> _Work to complete_
Copy out all the data, word for word.

> _Source data_

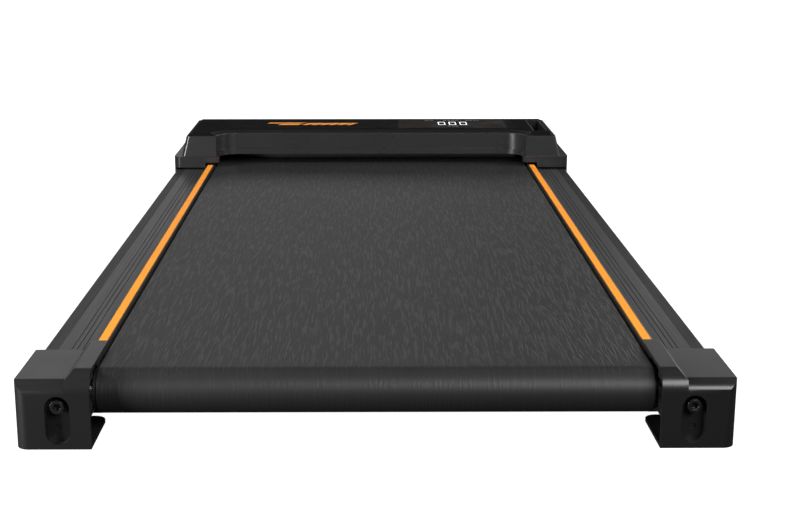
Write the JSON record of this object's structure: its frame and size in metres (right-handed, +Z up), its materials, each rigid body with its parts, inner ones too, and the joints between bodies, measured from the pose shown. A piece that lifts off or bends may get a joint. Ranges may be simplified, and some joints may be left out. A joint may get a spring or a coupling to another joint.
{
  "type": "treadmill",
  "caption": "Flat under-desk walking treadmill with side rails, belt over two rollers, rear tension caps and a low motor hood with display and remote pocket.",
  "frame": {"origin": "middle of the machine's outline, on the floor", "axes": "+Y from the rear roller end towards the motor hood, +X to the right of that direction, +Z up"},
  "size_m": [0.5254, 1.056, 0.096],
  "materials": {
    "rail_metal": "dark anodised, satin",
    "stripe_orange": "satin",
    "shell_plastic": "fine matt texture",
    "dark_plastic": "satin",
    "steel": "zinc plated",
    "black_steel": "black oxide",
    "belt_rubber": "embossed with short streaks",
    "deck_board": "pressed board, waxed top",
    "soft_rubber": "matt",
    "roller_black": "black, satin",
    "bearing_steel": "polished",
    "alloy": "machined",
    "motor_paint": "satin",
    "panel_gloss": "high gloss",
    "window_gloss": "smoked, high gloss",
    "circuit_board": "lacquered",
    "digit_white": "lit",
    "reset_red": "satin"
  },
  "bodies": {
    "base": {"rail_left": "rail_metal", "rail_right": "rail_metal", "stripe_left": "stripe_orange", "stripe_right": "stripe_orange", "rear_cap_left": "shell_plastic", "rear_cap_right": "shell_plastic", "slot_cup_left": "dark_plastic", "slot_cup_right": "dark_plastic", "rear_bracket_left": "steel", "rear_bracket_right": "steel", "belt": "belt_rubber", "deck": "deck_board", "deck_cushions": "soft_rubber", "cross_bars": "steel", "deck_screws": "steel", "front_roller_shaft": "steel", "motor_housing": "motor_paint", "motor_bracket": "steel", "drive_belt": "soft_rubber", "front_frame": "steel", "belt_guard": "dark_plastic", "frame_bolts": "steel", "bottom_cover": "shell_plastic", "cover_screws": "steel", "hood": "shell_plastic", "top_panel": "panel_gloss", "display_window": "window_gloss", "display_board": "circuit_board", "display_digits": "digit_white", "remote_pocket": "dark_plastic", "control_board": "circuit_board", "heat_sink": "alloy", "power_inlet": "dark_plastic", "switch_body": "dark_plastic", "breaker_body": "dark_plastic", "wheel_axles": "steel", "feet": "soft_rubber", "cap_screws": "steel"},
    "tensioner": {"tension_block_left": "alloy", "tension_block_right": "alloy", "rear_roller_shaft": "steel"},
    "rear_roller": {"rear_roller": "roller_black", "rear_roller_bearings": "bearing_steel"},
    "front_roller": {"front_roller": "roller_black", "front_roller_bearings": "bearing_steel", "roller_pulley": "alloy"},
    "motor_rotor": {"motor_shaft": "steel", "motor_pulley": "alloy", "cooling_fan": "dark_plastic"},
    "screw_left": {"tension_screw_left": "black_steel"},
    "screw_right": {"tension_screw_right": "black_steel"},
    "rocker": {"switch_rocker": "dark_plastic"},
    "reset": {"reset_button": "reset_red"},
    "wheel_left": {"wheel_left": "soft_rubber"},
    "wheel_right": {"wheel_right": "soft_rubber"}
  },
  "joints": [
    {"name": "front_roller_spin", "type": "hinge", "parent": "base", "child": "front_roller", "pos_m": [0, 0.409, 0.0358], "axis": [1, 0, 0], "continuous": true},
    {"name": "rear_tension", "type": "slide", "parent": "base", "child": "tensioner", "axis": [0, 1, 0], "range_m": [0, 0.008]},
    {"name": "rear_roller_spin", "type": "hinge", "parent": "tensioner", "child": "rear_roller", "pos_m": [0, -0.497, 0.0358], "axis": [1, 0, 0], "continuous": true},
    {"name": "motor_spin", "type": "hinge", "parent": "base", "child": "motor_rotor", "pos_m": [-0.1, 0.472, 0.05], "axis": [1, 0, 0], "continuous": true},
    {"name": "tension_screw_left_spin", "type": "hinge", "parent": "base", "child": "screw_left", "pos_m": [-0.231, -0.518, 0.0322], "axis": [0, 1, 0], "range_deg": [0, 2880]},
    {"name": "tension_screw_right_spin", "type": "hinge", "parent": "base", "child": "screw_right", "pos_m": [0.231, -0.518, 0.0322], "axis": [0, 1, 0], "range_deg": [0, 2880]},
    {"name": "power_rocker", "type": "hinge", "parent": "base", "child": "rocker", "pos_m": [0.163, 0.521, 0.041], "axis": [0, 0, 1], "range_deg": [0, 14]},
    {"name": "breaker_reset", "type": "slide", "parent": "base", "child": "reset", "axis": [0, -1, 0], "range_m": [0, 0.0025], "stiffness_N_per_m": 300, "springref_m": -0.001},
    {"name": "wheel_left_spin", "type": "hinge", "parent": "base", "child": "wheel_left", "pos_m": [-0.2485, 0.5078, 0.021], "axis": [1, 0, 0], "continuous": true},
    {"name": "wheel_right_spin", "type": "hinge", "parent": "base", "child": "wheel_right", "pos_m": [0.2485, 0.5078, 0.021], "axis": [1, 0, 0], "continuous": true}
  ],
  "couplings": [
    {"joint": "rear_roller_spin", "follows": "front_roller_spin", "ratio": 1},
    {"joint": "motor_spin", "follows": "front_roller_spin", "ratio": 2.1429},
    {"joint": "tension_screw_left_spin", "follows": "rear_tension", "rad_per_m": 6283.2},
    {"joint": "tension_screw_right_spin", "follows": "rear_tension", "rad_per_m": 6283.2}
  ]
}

> _Full solution_
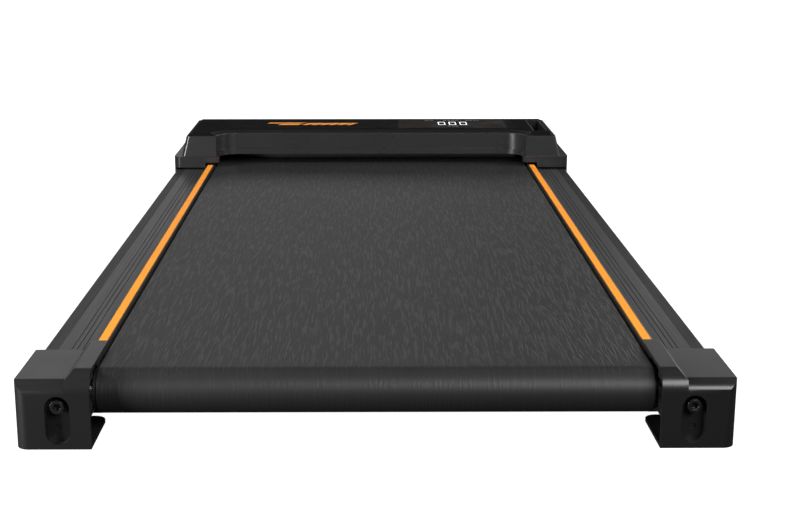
Write the JSON record of this object's structure: its frame and size in metres (right-handed, +Z up), its materials, each rigid body with its parts, inner ones too, and the joints between bodies, measured from the pose shown. A piece that lifts off or bends may get a joint. Ranges may be simplified, and some joints may be left out. A joint may get a spring or a coupling to another joint.
{
  "type": "treadmill",
  "caption": "Flat under-desk walking treadmill with side rails, belt over two rollers, rear tension caps and a low motor hood with display and remote pocket.",
  "frame": {"origin": "middle of the machine's outline, on the floor", "axes": "+Y from the rear roller end towards the motor hood, +X to the right of that direction, +Z up"},
  "size_m": [0.5254, 1.056, 0.096],
  "materials": {
    "rail_metal": "dark anodised, satin",
    "stripe_orange": "satin",
    "shell_plastic": "fine matt texture",
    "dark_plastic": "satin",
    "steel": "zinc plated",
    "black_steel": "black oxide",
    "belt_rubber": "embossed with short streaks",
    "deck_board": "pressed board, waxed top",
    "soft_rubber": "matt",
    "roller_black": "black, satin",
    "bearing_steel": "polished",
    "alloy": "machined",
    "motor_paint": "satin",
    "panel_gloss": "high gloss",
    "window_gloss": "smoked, high gloss",
    "circuit_board": "lacquered",
    "digit_white": "lit",
    "reset_red": "satin"
  },
  "bodies": {
    "base": {"rail_left": "rail_metal", "rail_right": "rail_metal", "stripe_left": "stripe_orange", "stripe_right": "stripe_orange", "rear_cap_left": "shell_plastic", "rear_cap_right": "shell_plastic", "slot_cup_left": "dark_plastic", "slot_cup_right": "dark_plastic", "rear_bracket_left": "steel", "rear_bracket_right": "steel", "belt": "belt_rubber", "deck": "deck_board", "deck_cushions": "soft_rubber", "cross_bars": "steel", "deck_screws": "steel", "front_roller_shaft": "steel", "motor_housing": "motor_paint", "motor_bracket": "steel", "drive_belt": "soft_rubber", "front_frame": "steel", "belt_guard": "dark_plastic", "frame_bolts": "steel", "bottom_cover": "shell_plastic", "cover_screws": "steel", "hood": "shell_plastic", "top_panel": "panel_gloss", "display_window": "window_gloss", "display_board": "circuit_board", "display_digits": "digit_white", "remote_pocket": "dark_plastic", "control_board": "circuit_board", "heat_sink": "alloy", "power_inlet": "dark_plastic", "switch_body": "dark_plastic", "breaker_body": "dark_plastic", "wheel_axles": "steel", "feet": "soft_rubber", "cap_screws": "steel"},
    "tensioner": {"tension_block_left": "alloy", "tension_block_right": "alloy", "rear_roller_shaft": "steel"},
    "rear_roller": {"rear_roller": "roller_black", "rear_roller_bearings": "bearing_steel"},
    "front_roller": {"front_roller": "roller_black", "front_roller_bearings": "bearing_steel", "roller_pulley": "alloy"},
    "motor_rotor": {"motor_shaft": "steel", "motor_pulley": "alloy", "cooling_fan": "dark_plastic"},
    "screw_left": {"tension_screw_left": "black_steel"},
    "screw_right": {"tension_screw_right": "black_steel"},
    "rocker": {"switch_rocker": "dark_plastic"},
    "reset": {"reset_button": "reset_red"},
    "wheel_left": {"wheel_left": "soft_rubber"},
    "wheel_right": {"wheel_right": "soft_rubber"}
  },
  "joints": [
    {"name": "front_roller_spin", "type": "hinge", "parent": "base", "child": "front_roller", "pos_m": [0, 0.409, 0.0358], "axis": [1, 0, 0], "continuous": true},
    {"name": "rear_tension", "type": "slide", "parent": "base", "child": "tensioner", "axis": [0, 1, 0], "range_m": [0, 0.008]},
    {"name": "rear_roller_spin", "type": "hinge", "parent": "tensioner", "child": "rear_roller", "pos_m": [0, -0.497, 0.0358], "axis": [1, 0, 0], "continuous": true},
    {"name": "motor_spin", "type": "hinge", "parent": "base", "child": "motor_rotor", "pos_m": [-0.1, 0.472, 0.05], "axis": [1, 0, 0], "continuous": true},
    {"name": "tension_screw_left_spin", "type": "hinge", "parent": "base", "child": "screw_left", "pos_m": [-0.231, -0.518, 0.0322], "axis": [0, 1, 0], "range_deg": [0, 2880]},
    {"name": "tension_screw_right_spin", "type": "hinge", "parent": "base", "child": "screw_right", "pos_m": [0.231, -0.518, 0.0322], "axis": [0, 1, 0], "range_deg": [0, 2880]},
    {"name": "power_rocker", "type": "hinge", "parent": "base", "child": "rocker", "pos_m": [0.163, 0.521, 0.041], "axis": [0, 0, 1], "range_deg": [0, 14]},
    {"name": "breaker_reset", "type": "slide", "parent": "base", "child": "reset", "axis": [0, -1, 0], "range_m": [0, 0.0025], "stiffness_N_per_m": 300, "springref_m": -0.001},
    {"name": "wheel_left_spin", "type": "hinge", "parent": "base", "child": "wheel_left", "pos_m": [-0.2485, 0.5078, 0.021], "axis": [1, 0, 0], "continuous": true},
    {"name": "wheel_right_spin", "type": "hinge", "parent": "base", "child": "wheel_right", "pos_m": [0.2485, 0.5078, 0.021], "axis": [1, 0, 0], "continuous": true}
  ],
  "couplings": [
    {"joint": "rear_roller_spin", "follows": "front_roller_spin", "ratio": 1},
    {"joint": "motor_spin", "follows": "front_roller_spin", "ratio": 2.1429},
    {"joint": "tension_screw_left_spin", "follows": "rear_tension", "rad_per_m": 6283.2},
    {"joint": "tension_screw_right_spin", "follows": "rear_tension", "rad_per_m": 6283.2}
  ]
}